Live Register falls below 400,000 for first time since crash

Latest CSO figures indicate numbers signing on decline for 20th successive month

unnamed

 

The number of people signing on the Live Register has fallen below 400,000 for the first time since the crash.

The latest figures from the Central Statistic Office (CSO) indicated the number of people claiming benefits dropped by 2,500 last month, the 20th successive monthly decline.

The seasonally adjusted register, which includes casual and part-time workers as well as those on Jobseeker’s Allowance, was 398,300 at the end of February.

This represented an annual decline of 30,807 or 7.2 per cent.

As a result, the country’s unemployment rate, as measured by the Live Register, fell to 11.9 per cent, its lowest level in more than four years, and below the euro zone average of 12 per cent.
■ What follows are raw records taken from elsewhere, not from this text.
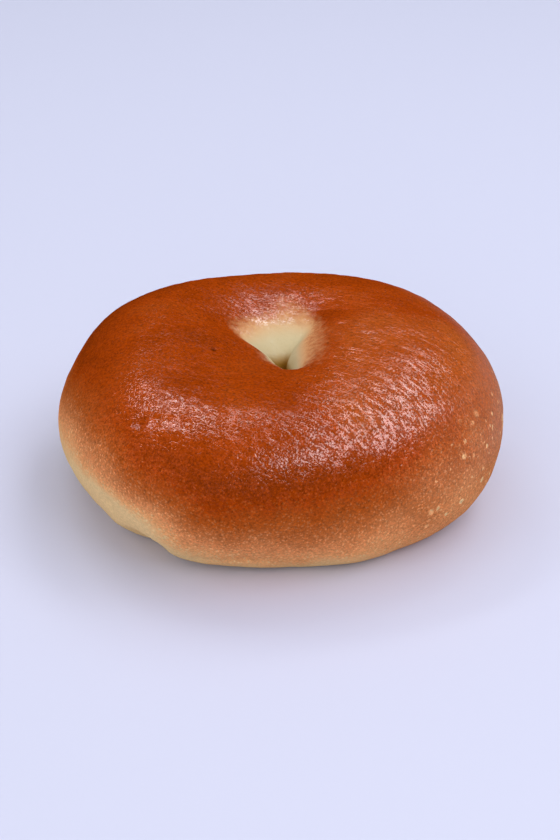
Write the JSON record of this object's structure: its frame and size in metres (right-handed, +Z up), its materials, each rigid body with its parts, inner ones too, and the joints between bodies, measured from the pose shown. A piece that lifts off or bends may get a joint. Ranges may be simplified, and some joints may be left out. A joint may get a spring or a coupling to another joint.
{
  "type": "bagel bun",
  "caption": "Ring-shaped baked bun with a glossy brown crust, a flat pale base and a hole that the rise has closed to a slit at the foot of a funnel.",
  "frame": {"origin": "middle of the flat base, under the middle of the bun's box", "axes": "+Z up out of the base, along the hole; -Y towards the side that the picture shows"},
  "size_m": [0.1162, 0.1142, 0.0458],
  "materials": {
    "crust": "glossy orange-brown boiled and baked crust with fine wrinkles, paler and duller towards the base and in the funnel"
  },
  "bodies": {
    "root": {"bun": "crust"}
  },
  "joints": []
}
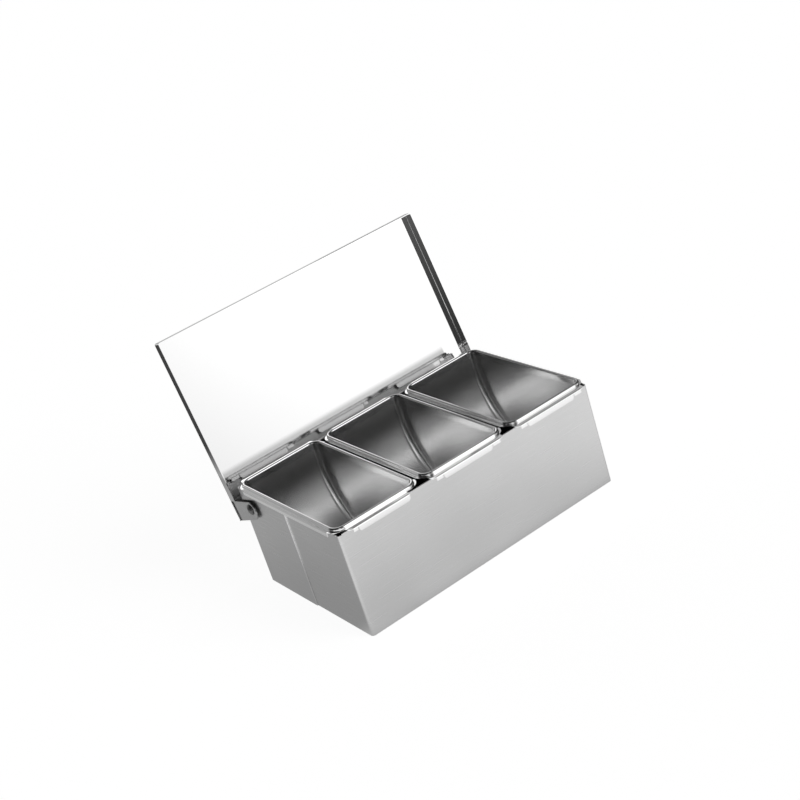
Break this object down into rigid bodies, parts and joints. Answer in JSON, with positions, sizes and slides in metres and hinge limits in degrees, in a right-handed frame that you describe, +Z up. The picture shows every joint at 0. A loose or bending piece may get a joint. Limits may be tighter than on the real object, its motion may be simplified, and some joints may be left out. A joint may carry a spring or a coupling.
{
  "type": "spice storage box",
  "caption": "Sheet steel box with round-bottomed lift-out pans in a row under one flanged lid that turns on rivets in the end walls.",
  "frame": {"origin": "centre of the box's underside", "axes": "+X to the right along the box, +Y to the back where the lid hinges, +Z up"},
  "size_m": [0.2696, 0.2144, 0.2239],
  "materials": {
    "body_steel": "satin",
    "lid_steel": "mirror polished",
    "pan_steel": "polished",
    "hinge_steel": "dull"
  },
  "bodies": {
    "box": {"front_sheet": "body_steel", "back_sheet": "body_steel", "base_plate": "body_steel", "left_rivet": "hinge_steel", "right_rivet": "hinge_steel", "left_washer": "hinge_steel", "right_washer": "hinge_steel", "left_spacer": "hinge_steel", "right_spacer": "hinge_steel"},
    "lid": {"lid": "lid_steel", "left_hinge_lug": "body_steel", "right_hinge_lug": "body_steel"},
    "left_pan": {"left_pan": "pan_steel"},
    "middle_pan": {"middle_pan": "pan_steel"},
    "right_pan": {"right_pan": "pan_steel"}
  },
  "joints": [
    {"name": "lid_hinge", "type": "hinge", "parent": "box", "child": "lid", "pos_m": [0, 0.0615, 0.078], "axis": [-1, 0, 0], "range_deg": [-109, 0]},
    {"name": "left_pan_lift", "type": "slide", "parent": "box", "child": "left_pan", "axis": [0, 0, 1], "range_m": [0, 0.115]},
    {"name": "middle_pan_lift", "type": "slide", "parent": "box", "child": "middle_pan", "axis": [0, 0, 1], "range_m": [0, 0.115]},
    {"name": "right_pan_lift", "type": "slide", "parent": "box", "child": "right_pan", "axis": [0, 0, 1], "range_m": [0, 0.115]}
  ]
}
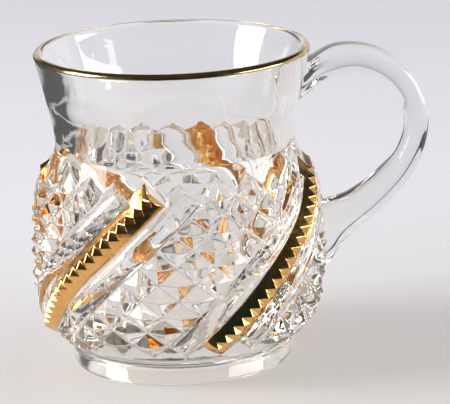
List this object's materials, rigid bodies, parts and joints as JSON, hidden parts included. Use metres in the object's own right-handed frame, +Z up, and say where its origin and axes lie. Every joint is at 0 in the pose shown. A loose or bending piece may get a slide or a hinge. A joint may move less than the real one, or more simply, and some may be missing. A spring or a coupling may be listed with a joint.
{
  "type": "punch cup",
  "caption": "Handled glass punch cup, bulbous body with swirled diamond-point relief, serrated gilt ribs, flared plain neck and gilt rim.",
  "frame": {"origin": "centre of the flat ground foot, on the bowl's axis", "axes": "+Z up along the bowl's axis, +X from the axis through the middle of the handle"},
  "size_m": [0.0931, 0.0682, 0.073],
  "materials": {
    "pressed_glass": "polished",
    "handle_glass": "polished",
    "rim_gilt": "polished",
    "rib_gilt": "polished"
  },
  "bodies": {
    "root": {"cup_body": "pressed_glass", "handle": "handle_glass", "rim_gilding": "rim_gilt", "rib_gilding_1": "rib_gilt", "rib_gilding_2": "rib_gilt", "rib_gilding_3": "rib_gilt", "rib_gilding_4": "rib_gilt"}
  },
  "joints": []
}
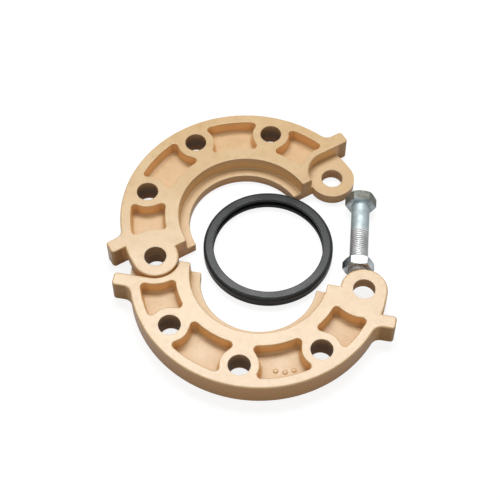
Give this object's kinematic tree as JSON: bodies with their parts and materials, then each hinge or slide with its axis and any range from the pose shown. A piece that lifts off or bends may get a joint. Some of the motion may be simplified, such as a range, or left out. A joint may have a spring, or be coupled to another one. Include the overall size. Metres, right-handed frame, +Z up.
{
  "type": "grooved pipe flange adapter",
  "caption": "Grooved-pipe flange adapter laid open: lapped cast half flanges, rubber ring gasket and hex closure bolt with nut.",
  "frame": {"origin": "on the axis of the lapped left ears' bolt hole, at the surface that every piece rests on", "axes": "+Z up along the bolt holes, +X from the lapped ears towards the lower half's ring centre and its other ear, +Y towards the upper half"},
  "size_m": [0.2546, 0.279, 0.024],
  "materials": {
    "casting": "satin copper-coloured enamel over a sand casting",
    "rubber": "moulded, matt",
    "zinc_steel": "bright zinc plating"
  },
  "bodies": {
    "lower_casting": {"lower_half": "casting", "gasket": "rubber", "closure_bolt": "zinc_steel"},
    "upper_casting": {"upper_half": "casting"},
    "nut": {"bolt_nut": "zinc_steel"}
  },
  "joints": [
    {"name": "ear_hinge", "type": "hinge", "parent": "lower_casting", "child": "upper_casting", "pos_m": [0, 0, 0], "axis": [0, 0, 1], "range_deg": [0, 32]},
    {"name": "nut_travel", "type": "slide", "parent": "lower_casting", "child": "nut", "axis": [-0.1005, 0.9949, 0], "range_m": [-0.002, 0.029]}
  ]
}
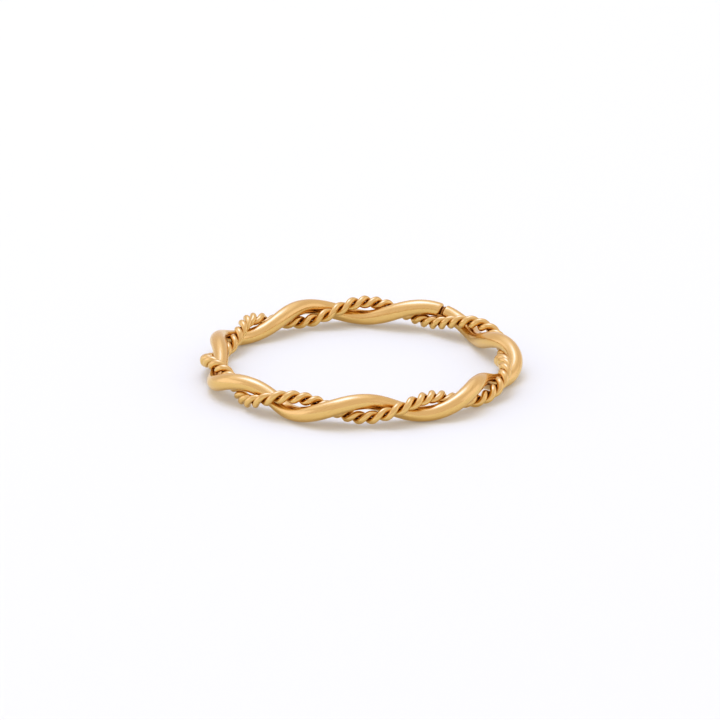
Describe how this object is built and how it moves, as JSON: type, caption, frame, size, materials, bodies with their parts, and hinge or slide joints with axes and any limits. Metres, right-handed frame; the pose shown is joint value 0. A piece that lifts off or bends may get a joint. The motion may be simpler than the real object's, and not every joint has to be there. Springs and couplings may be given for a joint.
{
  "type": "rope twist ring",
  "caption": "Thin gold finger ring of a smooth wire and a fine twisted-wire rope wound round each other, lying on its side.",
  "frame": {"origin": "the middle of the ring, on the surface that the ring lies on", "axes": "+Z along the finger's axis and up, -Y towards the side that the picture was taken from, the seam at the back right"},
  "size_m": [0.0211, 0.021, 0.0021],
  "materials": {
    "satin_gold": "softly polished yellow gold with faint hairline scratches",
    "rope_gold": "softly polished yellow gold, darker in the grooves between the fine wires"
  },
  "bodies": {
    "root": {"smooth_wire": "satin_gold", "rope_wire_1": "rope_gold", "rope_wire_2": "rope_gold"}
  },
  "joints": []
}
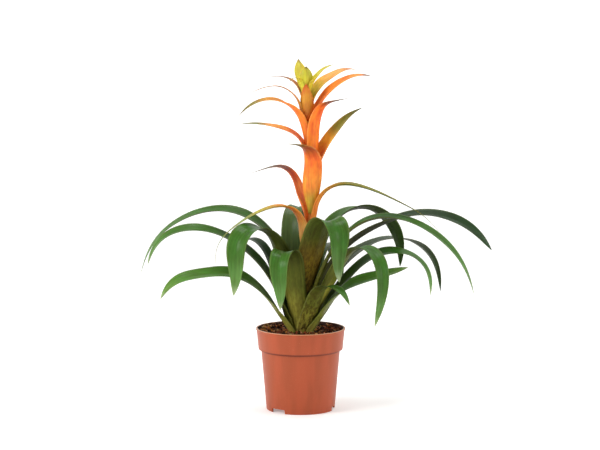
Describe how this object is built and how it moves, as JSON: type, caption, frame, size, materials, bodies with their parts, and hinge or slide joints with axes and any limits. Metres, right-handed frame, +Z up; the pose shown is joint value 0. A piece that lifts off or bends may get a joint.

Minister for Jobs Richard Bruton welcomed the figures, noting the regional spread of job creation now taking place in the economy.

“The figures are very encouraging and it shows once again a month where the Live Register is improved. As you know in January it was down by nearly 30,000 and that will be improved upon so in 12 months there are now more than 30,000 fewer on the Live Register.

“Clearly, it is still too high and we have a long way to go and we are determined to continue the process in the Action Plan for Jobs to continue to deliver to the sort of jobs growth on the scale that we’ve seen over the last 12 months.”

Mr Bruton said that one of the encouraging aspects of the job creation figures published last week was the fact that it appeared that all regions had growth and not just the main centres for foreign direct investments such as Dublin, Cork and Galway.

“What is really encouraging about the recent job numbers is that every region in the country saw job growth. For example, the south east – which has been an area of particular focus – it saw 15,000 extra people at work and a reduction in the Live Register of three points.

“There is still more work to be done but I think we are seeing a broad based recovery … we are seeing tourism recovering, food recovering…it is not just about high-tech employment – is about a broad base of sectors and the broad base that is exporting from Ireland is doing well.”

Mr Bruton re-iterated his belief that Ireland needs to look at its tax rates, saying he believed the low rate at which workers hit the high rate of income tax in Ireland remains a barrier to job creation and all parties in government were committed to removing such barriers.